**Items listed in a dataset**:
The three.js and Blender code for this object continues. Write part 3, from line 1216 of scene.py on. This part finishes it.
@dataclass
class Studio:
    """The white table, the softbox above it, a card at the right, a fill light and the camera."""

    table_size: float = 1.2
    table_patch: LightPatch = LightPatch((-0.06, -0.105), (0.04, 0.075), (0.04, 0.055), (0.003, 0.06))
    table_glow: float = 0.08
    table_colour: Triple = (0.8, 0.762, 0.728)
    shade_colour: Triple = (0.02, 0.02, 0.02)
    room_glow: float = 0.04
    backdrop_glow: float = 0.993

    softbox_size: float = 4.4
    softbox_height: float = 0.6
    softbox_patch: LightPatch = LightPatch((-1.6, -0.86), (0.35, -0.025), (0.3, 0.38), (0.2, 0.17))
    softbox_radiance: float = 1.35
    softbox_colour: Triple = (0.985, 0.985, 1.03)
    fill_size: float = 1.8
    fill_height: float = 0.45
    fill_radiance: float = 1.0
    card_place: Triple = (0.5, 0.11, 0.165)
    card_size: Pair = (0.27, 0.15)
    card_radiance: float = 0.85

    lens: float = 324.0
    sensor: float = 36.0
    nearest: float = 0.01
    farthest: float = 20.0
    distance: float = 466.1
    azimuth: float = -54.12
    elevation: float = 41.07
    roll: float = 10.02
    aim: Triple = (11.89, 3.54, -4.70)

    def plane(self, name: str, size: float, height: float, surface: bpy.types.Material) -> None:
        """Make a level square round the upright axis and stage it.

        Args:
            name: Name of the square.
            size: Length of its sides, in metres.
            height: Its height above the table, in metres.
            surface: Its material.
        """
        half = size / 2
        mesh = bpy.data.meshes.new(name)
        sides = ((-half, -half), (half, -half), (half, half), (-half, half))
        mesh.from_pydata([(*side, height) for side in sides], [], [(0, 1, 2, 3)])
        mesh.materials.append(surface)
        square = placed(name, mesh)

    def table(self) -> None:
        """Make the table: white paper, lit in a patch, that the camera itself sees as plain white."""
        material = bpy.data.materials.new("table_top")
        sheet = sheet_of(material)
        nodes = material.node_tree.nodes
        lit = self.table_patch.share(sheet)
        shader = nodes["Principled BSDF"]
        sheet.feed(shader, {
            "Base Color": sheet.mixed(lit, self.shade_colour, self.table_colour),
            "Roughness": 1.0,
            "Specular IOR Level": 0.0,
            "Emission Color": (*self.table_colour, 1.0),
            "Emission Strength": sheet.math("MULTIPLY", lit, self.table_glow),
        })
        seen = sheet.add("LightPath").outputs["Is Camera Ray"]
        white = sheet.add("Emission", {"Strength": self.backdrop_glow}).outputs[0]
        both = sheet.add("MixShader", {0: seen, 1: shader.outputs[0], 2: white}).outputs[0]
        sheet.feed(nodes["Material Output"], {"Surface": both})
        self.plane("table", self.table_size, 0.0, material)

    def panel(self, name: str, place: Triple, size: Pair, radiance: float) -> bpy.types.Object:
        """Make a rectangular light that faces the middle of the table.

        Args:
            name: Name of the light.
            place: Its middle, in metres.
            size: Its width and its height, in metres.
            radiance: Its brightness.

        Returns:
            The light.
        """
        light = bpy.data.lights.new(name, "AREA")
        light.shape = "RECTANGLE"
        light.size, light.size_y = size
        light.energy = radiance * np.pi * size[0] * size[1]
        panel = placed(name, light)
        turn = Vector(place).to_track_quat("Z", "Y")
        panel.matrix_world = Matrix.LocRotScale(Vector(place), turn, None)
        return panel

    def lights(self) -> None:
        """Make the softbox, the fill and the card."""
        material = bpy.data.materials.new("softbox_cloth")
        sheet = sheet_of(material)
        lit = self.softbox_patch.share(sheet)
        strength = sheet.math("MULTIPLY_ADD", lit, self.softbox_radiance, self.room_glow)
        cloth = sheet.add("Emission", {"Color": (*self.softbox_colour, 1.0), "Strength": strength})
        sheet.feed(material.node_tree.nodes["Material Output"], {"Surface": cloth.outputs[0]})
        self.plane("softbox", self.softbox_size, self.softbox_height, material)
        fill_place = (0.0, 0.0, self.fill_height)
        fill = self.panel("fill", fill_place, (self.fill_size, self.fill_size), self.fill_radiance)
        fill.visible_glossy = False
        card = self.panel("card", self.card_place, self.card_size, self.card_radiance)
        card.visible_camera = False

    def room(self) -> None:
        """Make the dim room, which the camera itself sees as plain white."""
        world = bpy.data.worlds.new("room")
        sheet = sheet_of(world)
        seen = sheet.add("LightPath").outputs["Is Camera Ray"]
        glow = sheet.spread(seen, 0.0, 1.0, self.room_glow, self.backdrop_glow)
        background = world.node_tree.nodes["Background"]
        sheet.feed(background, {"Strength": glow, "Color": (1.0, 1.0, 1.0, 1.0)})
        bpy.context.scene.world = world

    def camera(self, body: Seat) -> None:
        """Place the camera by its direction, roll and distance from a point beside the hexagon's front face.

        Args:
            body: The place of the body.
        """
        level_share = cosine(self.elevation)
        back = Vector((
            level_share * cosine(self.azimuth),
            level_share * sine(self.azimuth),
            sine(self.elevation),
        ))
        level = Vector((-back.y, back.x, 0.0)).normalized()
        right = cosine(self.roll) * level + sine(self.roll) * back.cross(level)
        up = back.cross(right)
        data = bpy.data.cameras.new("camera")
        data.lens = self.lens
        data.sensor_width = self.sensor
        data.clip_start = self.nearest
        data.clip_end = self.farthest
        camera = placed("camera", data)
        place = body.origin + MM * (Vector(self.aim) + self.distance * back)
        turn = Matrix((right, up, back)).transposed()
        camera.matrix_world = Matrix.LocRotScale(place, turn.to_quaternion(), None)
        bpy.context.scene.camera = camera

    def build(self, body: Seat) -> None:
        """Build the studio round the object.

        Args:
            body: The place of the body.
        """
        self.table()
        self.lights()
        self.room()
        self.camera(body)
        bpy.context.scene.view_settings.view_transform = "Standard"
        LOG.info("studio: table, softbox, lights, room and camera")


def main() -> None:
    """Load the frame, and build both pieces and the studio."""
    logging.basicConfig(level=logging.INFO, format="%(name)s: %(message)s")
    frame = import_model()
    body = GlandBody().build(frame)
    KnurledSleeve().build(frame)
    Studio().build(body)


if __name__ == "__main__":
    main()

==

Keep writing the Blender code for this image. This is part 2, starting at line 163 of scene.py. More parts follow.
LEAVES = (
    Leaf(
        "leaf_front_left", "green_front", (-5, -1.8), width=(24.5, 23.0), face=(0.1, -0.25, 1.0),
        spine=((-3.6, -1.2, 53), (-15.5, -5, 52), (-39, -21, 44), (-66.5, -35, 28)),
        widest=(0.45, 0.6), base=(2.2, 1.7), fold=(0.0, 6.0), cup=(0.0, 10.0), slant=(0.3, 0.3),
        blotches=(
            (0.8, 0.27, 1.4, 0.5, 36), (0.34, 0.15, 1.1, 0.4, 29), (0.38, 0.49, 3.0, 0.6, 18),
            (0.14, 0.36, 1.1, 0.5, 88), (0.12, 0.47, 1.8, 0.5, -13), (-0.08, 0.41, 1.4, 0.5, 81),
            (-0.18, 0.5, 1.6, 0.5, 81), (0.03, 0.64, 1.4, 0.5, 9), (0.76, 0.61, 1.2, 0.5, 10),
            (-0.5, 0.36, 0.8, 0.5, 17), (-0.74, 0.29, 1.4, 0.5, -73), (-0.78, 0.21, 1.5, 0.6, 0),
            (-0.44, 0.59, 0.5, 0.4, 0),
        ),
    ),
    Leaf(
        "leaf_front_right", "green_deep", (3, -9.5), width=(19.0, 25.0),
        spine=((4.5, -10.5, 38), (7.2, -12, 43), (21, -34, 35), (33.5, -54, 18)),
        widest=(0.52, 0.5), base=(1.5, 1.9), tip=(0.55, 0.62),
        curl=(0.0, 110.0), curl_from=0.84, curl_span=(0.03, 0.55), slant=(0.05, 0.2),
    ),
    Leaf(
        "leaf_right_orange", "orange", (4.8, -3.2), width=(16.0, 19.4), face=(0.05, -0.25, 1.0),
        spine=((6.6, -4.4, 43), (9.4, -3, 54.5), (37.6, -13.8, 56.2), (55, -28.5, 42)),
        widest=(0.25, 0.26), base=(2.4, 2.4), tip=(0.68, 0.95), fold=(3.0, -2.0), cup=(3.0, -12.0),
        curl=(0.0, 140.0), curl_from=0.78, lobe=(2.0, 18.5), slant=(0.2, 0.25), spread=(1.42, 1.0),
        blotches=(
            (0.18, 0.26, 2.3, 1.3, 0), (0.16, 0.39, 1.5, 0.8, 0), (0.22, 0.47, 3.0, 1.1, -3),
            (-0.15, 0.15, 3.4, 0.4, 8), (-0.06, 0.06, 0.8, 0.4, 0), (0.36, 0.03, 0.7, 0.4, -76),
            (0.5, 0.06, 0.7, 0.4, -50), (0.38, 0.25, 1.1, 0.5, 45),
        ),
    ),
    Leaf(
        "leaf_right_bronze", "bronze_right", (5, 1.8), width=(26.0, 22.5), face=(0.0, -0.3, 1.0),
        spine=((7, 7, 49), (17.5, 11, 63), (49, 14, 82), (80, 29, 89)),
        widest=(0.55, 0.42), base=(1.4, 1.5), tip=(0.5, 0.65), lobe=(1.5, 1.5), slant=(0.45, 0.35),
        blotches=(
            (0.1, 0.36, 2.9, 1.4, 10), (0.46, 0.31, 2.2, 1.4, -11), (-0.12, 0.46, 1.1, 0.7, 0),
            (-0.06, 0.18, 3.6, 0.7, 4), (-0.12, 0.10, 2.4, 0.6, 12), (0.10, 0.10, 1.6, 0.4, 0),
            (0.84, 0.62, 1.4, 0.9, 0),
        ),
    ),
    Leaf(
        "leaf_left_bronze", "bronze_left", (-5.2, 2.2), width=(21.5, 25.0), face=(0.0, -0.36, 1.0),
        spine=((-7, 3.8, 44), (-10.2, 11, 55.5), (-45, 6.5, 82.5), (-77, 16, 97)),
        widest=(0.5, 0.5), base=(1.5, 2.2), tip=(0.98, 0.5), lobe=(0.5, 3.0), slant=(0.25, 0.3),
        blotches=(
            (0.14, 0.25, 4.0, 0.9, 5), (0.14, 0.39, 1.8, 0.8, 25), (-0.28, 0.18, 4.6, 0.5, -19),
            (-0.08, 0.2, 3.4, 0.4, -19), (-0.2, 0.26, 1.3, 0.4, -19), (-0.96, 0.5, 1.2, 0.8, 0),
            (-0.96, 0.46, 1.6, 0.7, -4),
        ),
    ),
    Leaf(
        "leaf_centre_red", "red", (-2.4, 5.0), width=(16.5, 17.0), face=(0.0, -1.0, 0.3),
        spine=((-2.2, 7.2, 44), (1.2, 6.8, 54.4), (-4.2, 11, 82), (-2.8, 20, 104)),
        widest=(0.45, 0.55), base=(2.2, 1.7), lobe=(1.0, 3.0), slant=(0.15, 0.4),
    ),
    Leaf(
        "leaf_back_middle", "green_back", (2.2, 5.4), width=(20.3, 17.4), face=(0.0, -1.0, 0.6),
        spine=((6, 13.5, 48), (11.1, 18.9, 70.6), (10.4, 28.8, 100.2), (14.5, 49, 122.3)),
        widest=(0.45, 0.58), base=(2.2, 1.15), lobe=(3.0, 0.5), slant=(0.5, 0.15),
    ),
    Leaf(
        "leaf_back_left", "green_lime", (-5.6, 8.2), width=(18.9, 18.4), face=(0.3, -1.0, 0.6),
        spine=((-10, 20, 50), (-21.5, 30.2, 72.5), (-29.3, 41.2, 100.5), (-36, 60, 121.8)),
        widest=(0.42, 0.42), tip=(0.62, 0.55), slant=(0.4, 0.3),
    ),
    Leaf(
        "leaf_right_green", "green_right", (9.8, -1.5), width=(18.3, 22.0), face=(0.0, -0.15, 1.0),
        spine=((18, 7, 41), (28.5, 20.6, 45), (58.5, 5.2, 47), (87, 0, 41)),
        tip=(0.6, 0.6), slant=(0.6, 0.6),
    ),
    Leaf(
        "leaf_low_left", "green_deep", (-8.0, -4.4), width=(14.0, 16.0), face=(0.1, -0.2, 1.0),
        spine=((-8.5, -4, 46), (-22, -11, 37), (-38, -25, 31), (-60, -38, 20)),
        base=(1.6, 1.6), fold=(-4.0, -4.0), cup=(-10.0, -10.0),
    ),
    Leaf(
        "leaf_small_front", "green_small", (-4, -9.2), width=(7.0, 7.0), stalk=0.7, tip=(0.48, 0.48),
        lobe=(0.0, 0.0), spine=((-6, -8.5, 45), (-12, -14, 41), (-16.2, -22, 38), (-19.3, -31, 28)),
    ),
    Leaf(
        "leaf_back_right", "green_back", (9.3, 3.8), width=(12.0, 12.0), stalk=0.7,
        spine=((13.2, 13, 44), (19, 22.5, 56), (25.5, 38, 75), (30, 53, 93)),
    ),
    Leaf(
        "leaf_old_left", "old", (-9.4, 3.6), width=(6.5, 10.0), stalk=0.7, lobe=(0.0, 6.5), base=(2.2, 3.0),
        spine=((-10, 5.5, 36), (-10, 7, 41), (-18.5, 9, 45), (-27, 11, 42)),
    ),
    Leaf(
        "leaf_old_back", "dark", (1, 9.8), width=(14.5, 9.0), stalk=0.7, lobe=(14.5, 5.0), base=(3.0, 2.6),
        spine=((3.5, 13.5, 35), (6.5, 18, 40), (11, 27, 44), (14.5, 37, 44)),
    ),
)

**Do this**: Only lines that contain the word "scene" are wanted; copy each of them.

**Reply to the task**:
The three.js and Blender code for this object continues. Write part 3, from line 1216 of scene.py on. This part finishes it.
        bpy.context.scene.world = world
        bpy.context.scene.camera = camera
        bpy.context.scene.view_settings.view_transform = "Standard"
Keep writing the Blender code for this image. This is part 2, starting at line 163 of scene.py. More parts follow.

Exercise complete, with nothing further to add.